Vanessa James, writing in People Management, examines a hardening of attitudes by small employers towards maternity rights. She highlights some of the dilemmas that such employers face over maternity leave and the right to return.
Unsurprisingly, since she is head of employment at a law firm, James hints at legislative and regulatory change to reduce employers’ negative feelings. Perhaps the law could make women more prescriptive about their plans for returning or even make it compulsory for them to meet with the employer after the baby is six months old, she suggests.

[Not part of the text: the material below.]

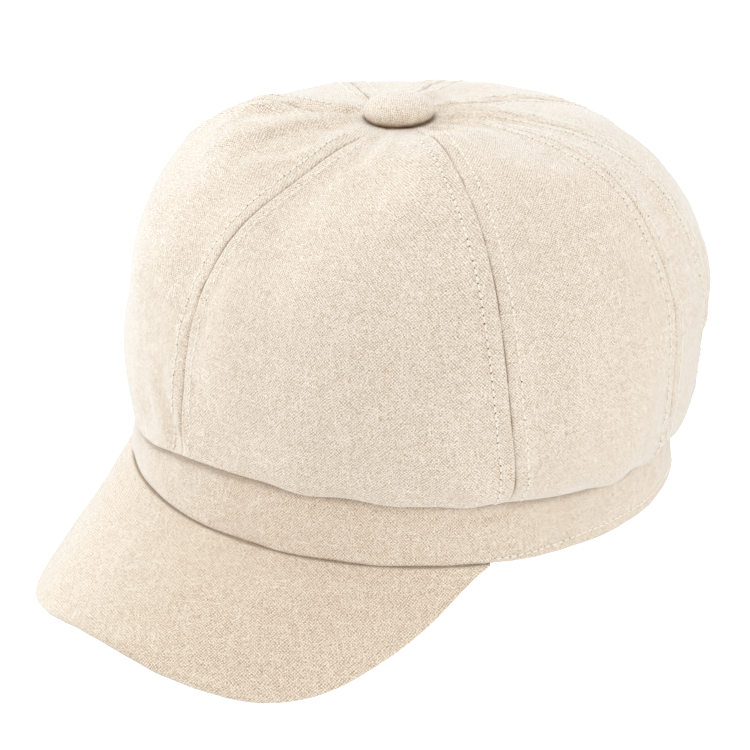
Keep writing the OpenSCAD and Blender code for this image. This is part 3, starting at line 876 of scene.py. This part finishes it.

In my view many of the negative feelings arise from the whole prescriptive and legalistic process associated with maternity rights. Employers are cautious about what they dare ask employees, and with good reason. When they ask questions the words can be recorded but the tone and intention is not. Words uttered (or even emailed) with genuinely good intent, can easily be construed as discriminatory or as harassment if they are poorly phrased and later repeated in court. Although she failed (see Environment Agency v Donnelly), Donnelly attempted to show that a reasonable question asked by email was harassment. The employer was forced to defend itself with all the costs which that involved.
Employers need to be able to relate to employees on a human level and not within a prescriptive regulatory and legislative framework. What will a six month meeting achieve if the woman does not want to be there in the first place?
Sorry, James, less legislation, more humanity, please.